Waybright was a special guest of CMON at the event, with the company describing him as a key figure in elevating the conversation around board games.
Last summer Man vs Meeple ran a sponsored promotional video for CMON’s DC Super Heroes United presented by Waybright and his wife Elisha, as well as an unsponsored preview video co-presented by Waybright showing off a prototype version of the game’s contents.
When BoardGameWire asked Waybright how he planned to balance his CMON role with his Man vs Meeple responsibilities – and how the channel will approach coverage of CMON releases now that he is employed by the business – he said, “The balance with continuing to grow MvM will be an adjustment for sure.
“My role at CMON is a full-time commitment, but with the help of the rest of the MvM team, we’re continuing to put the kind of content we want on the channel.
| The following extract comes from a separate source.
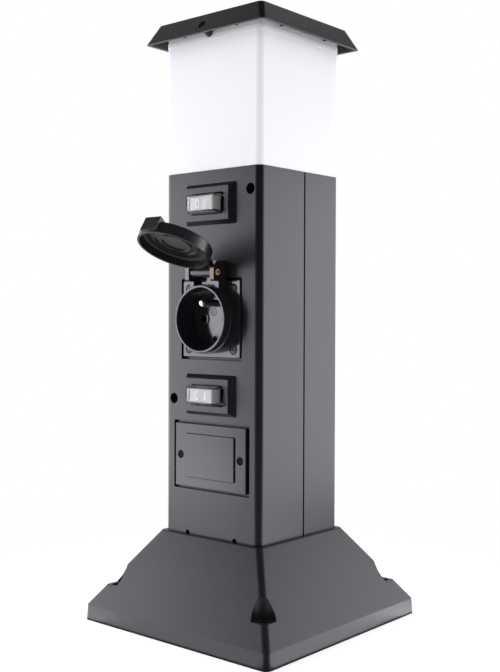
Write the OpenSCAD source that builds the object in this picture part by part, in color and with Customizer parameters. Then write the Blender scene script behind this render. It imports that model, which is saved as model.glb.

“Our approach to content has always been an evolving thing, so that will continue, but I don’t see things ‘wildly’ changing. Viewers might see slightly less paid previews, and maybe slightly more original content, and I’ll mostly try to limit my involvement on the post-production side of things.
“When it comes to CMON products, I don’t think we need to adjust much at all. Like I said, I’ve been a fan of many CMON games since [Death May Die], and I don’t see any reason to mask my feelings on that front.
“But in the spirit of transparency, I’ll be sure to remind viewers of my connection any time we cover them. Longtime fans of the channel know they can trust us, but we’ll make the effort to put others’ minds at ease.”
CMON co-CEO David Doust said, “We are thrilled to have David joining the team in this role, and look forward to the impact of the experience he brings. He’ll bring a welcome perspective to all aspects of our operations, and lead marketing for everything we do.”
CMON is still yet to follow-up on an announcement last July that it had entered a non-binding agreement to sell some of its intellectual properties in a $12m deal.
That agreement was expected to be made definitive by the end of October, the firm said at the time, but no further details of the deal have emerged to date.
CMON is set to publish its next annual report in April.
Other big changes at CMON in recent months have included the company losing chief operating officer David Preti, who handed in his resignation in September citing unnamed “other work commitments”.
Preti currently oversees game development and production at CMON, the miniatures-focused board game studio which has seen huge success over the last decade with multimillion-dollar Kickstarters for titles such as Marvel Zombies, Rising Sun, Bloodborne: The Board Game and several editions of its Zombicide franchise.
He has now shifted to a non-executive director role, and his resignation as COO will be effective from March 9 this year.
Last month Man vs Meeple raised almost $16,000 from about 380 backers for its fifth crowdfunding campaign, which provides supporters with promos and games supplied by publishers.
Nine publishers partnered with the channel for the ‘Season 5’ crowdfund – its first on Gamefound rather than Kickstarter – compared to the more than 50 for their Season 4 crowdfund, which raised $66,560 from over 1,100 backers at the end of 2021.
The latest crowdfund was the lowest total raised by the channel to date, with it having pulled in about $56,600 in 2016, roughly $64,700 in 2018 and over $110,000 in 2019.